Is gamification the next big thing in marketing?

“Why has gaming been an excellent marketing channel?”

As Miller (2011) mentioned in Crayon’s “Gamification 101” slides, “Games are the most engaging medium around.” As a result, over 10 millions of UK gamers are spending more than 20 hours a week playing, and gaming has therefore become one of the best ways to engage consumers.

Here are the latest general trends in gaming as a marketing platform that can give you an insight of how to best utilise gaming to create a buzz.

1) In-game Ads

Advertising in games is not a new concept, but evolving from the traditional product placement, marketers have made a new breakthrough by associating brands with in-game context to further enhance the gaming experience. In addition, more brands are exploring new possibilities such as directly bribing gamers into watching an advertising with virtual game currency or real prizes in exchange.
Instead, there are also marketers who believe bribery is now necessary, and with the rising of mobile apps, more engaging rich media ad is a natural consequence (Wasserman, 2011).

2)Brand Games

Although it is not an easy task to design brand games, when created properly and coupled with sufficient promotions, those with unique brand stories can generate a huge amount of undivided consumer attention (Yaroshevski, 2011).
Alternatively, brands can also choose to create relatively inexpensive social games which are not necessary related to their mission to establish a digital community and brand loyalty (Sniderman, 2011).

3)Gaming for Good

Gaming has become a new channel for NGOs to reach potential donors, enabling them to proceed micro-donations through more convenient and enjoyable in-game actions (PSFK, 2011). This kind of partnership is also the
realisation of gaming companies’ corporate social responsibility.

4) Gamification

In the book “Gamification by Design” written by Gabe Zichermann and Christopher Cunningham (2011 cited in Hurlbert, 2011), gamification is defined as “the process of game-thinking and game mechanics to engage users and solve problems”.

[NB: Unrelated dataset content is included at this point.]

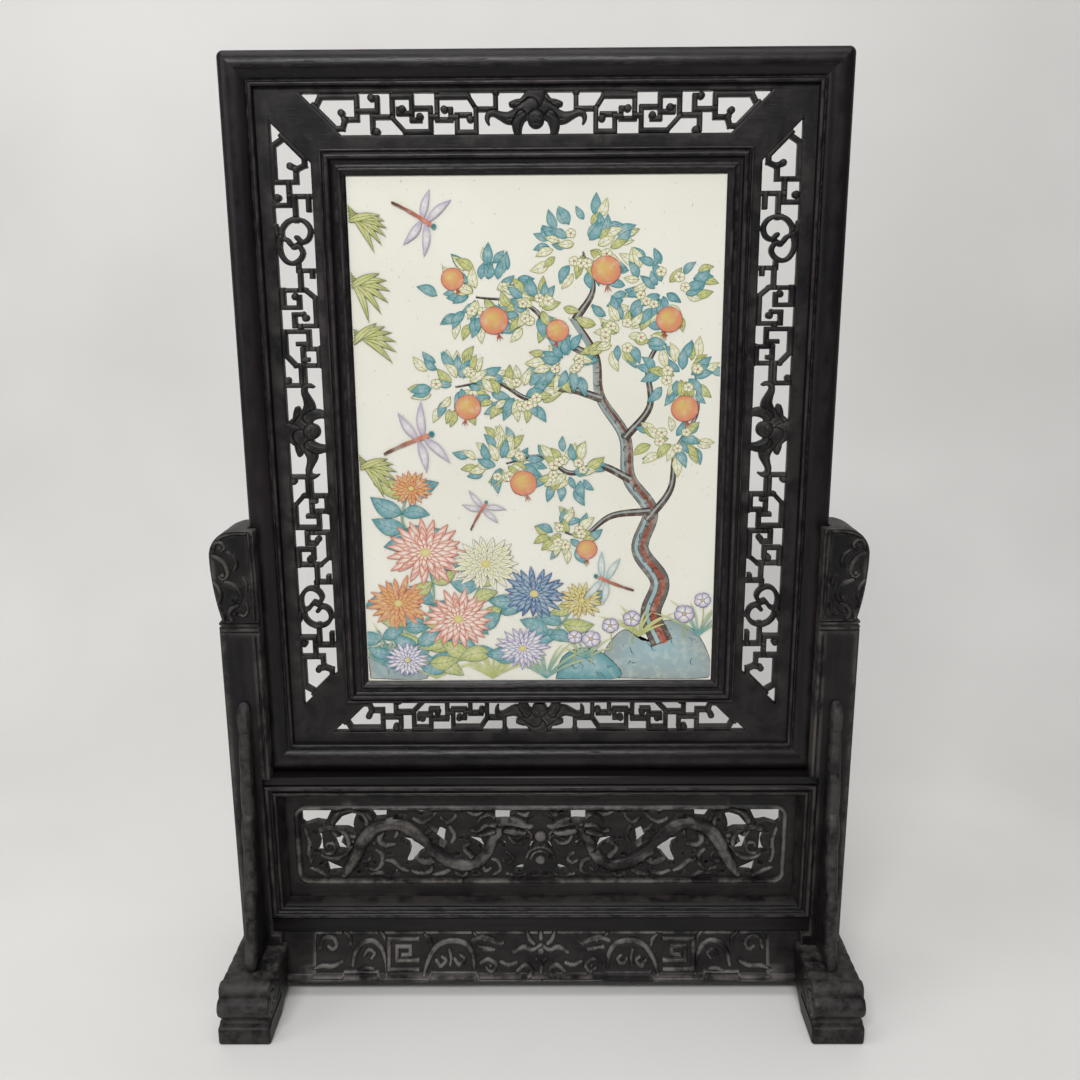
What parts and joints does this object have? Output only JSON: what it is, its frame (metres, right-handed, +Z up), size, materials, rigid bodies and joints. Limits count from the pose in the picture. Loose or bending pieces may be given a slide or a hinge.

This term has become a buzzword since 2011, and as Badgeville CEO Kris Duggan indicated in the interview by The Next Web, “If gamification was a “fad” in 2011, it’s grown up to become a real, sustainable business strategy for 2012”, gamification is going to stay (Olanoff, 2011).

The diagram below also shows how the spending on gamification is expected to increase, and will eventually account for nearly one-third of the total social media marketing budget in 2016 (M2 Research, 2011). Research recently carried out by Gartner (cited in Olanoff, 2011) also estimated that by 2015, 70% of Global 2000 companies will be gamified.

Last but not least, instead of letting users take actions purely online, gamification has been slowly moving into real life for even more social and immersive engagement experience (Fisher, 2011).

Taking into consideration that all  the four trends mentioned above, it can be inferred that both in-game Ads and brand games may require too many resources to implement, and the necessary partnership in gaming for good can mostly be established only by chance. Therefore,  the application of gamification is the one that seems to be flourishing.